What to produce: Repeat exactly what appears from the opening line of the listing to the line with "lamps and the camera.", inclusive.

>>>

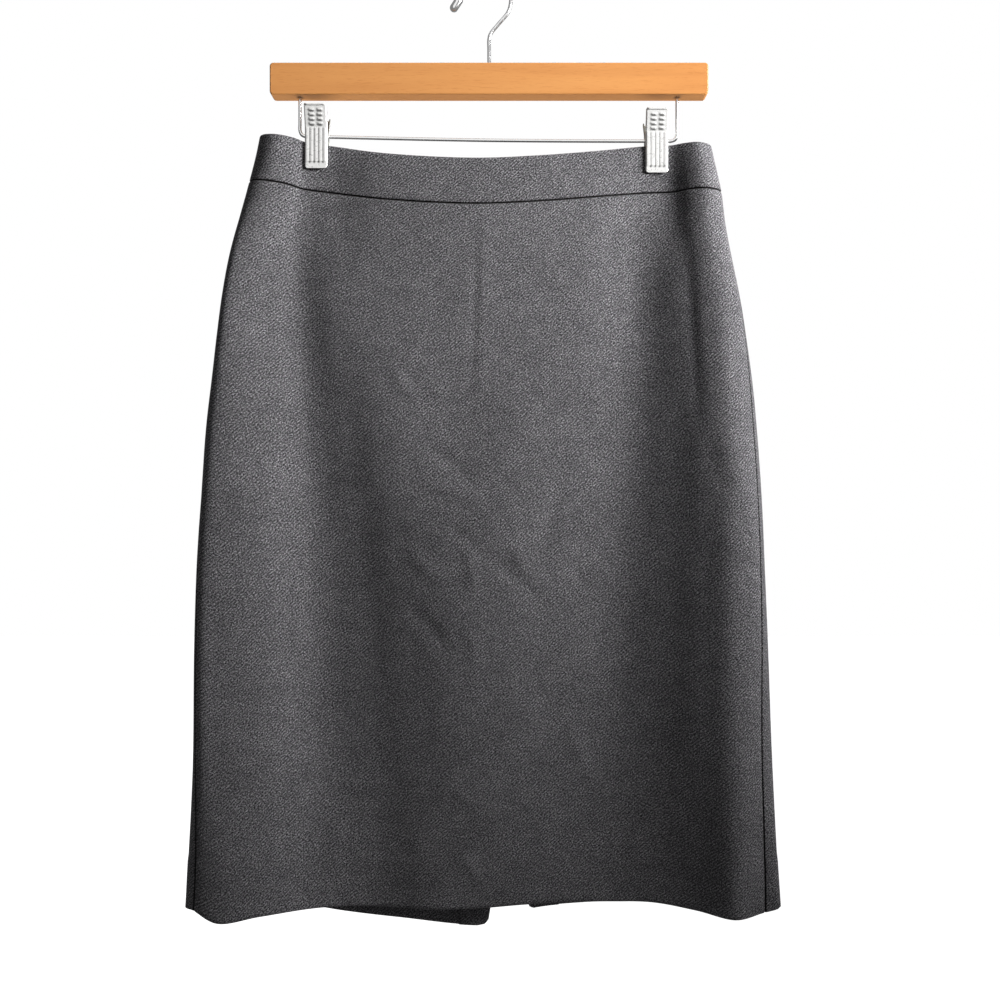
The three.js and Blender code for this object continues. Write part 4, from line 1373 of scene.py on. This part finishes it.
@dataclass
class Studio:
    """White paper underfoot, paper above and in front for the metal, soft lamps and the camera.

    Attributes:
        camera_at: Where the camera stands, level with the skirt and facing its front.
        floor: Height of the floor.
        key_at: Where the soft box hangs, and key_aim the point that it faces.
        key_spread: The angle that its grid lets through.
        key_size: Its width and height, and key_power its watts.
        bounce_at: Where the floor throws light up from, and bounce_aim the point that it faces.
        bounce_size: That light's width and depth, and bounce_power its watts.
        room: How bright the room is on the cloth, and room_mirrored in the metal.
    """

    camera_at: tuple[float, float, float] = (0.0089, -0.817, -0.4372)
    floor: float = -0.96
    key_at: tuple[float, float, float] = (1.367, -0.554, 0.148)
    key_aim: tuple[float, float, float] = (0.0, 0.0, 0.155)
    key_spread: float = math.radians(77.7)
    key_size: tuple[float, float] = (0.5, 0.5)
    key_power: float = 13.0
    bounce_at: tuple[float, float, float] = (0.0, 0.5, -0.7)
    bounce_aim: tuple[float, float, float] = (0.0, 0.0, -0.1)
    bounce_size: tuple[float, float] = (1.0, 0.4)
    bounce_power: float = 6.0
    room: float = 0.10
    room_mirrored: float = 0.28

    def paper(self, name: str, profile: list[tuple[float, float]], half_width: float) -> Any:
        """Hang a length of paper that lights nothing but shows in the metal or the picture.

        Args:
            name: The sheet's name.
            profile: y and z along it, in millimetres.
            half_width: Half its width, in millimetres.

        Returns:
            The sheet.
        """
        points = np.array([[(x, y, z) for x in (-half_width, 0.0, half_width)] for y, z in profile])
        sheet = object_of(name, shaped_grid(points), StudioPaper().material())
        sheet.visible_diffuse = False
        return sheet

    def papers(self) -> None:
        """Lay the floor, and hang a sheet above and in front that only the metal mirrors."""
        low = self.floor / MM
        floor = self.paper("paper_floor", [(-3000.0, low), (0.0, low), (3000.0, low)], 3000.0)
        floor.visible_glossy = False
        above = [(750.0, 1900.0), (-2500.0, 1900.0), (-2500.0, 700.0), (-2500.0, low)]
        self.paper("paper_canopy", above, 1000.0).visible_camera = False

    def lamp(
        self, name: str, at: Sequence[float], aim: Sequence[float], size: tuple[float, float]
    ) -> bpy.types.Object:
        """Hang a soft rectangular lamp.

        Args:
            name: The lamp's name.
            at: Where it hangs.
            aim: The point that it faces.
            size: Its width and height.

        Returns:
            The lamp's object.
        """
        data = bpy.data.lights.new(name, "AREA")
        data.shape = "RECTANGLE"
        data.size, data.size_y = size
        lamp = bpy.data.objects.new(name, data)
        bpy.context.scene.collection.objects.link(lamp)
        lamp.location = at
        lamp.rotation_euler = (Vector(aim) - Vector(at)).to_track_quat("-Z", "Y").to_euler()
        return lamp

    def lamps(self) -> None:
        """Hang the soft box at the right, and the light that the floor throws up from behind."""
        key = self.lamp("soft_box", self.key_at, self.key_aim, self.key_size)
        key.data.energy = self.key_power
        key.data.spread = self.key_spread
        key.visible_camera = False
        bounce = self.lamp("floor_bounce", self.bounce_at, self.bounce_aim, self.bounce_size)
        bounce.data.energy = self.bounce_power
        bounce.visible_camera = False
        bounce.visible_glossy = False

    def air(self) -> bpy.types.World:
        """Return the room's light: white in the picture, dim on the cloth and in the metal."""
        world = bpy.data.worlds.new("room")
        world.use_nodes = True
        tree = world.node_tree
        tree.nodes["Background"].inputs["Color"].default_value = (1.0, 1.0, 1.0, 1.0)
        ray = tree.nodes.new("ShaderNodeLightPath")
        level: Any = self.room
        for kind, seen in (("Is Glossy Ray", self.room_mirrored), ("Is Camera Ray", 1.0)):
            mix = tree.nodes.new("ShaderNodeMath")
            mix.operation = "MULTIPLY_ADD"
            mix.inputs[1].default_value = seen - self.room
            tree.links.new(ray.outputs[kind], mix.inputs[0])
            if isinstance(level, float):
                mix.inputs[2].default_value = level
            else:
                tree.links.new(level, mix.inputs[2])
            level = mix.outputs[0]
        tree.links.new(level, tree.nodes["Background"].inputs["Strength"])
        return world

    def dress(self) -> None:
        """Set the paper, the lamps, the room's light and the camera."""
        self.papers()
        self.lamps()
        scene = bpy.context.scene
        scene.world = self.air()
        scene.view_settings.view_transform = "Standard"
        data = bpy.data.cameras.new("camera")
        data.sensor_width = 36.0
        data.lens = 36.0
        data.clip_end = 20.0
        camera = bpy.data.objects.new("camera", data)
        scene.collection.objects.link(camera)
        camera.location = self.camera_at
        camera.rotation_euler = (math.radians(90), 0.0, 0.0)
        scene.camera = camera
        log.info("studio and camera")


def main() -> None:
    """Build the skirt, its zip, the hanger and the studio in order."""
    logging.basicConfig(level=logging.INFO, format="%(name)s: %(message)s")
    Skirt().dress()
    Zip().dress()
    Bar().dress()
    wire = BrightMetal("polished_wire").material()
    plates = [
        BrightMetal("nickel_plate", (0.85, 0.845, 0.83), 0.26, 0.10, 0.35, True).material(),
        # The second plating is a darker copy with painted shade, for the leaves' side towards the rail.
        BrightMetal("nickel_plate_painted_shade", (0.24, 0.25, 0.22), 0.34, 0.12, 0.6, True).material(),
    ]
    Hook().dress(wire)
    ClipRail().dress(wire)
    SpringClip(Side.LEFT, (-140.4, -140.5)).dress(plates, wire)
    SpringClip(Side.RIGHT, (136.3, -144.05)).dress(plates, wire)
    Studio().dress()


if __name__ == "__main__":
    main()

<<<

Exercise solution:
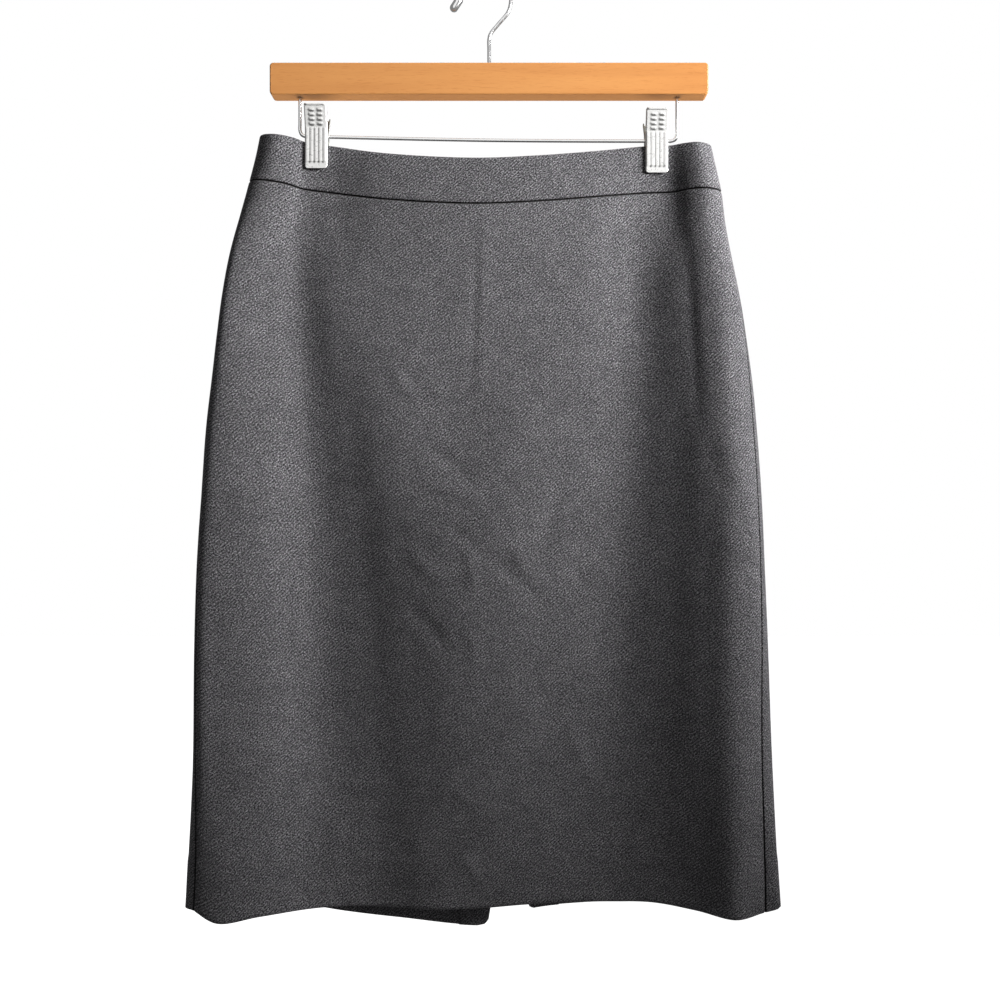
The three.js and Blender code for this object continues. Write part 4, from line 1373 of scene.py on. This part finishes it.
@dataclass
class Studio:
    """White paper underfoot, paper above and in front for the metal, soft lamps and the camera.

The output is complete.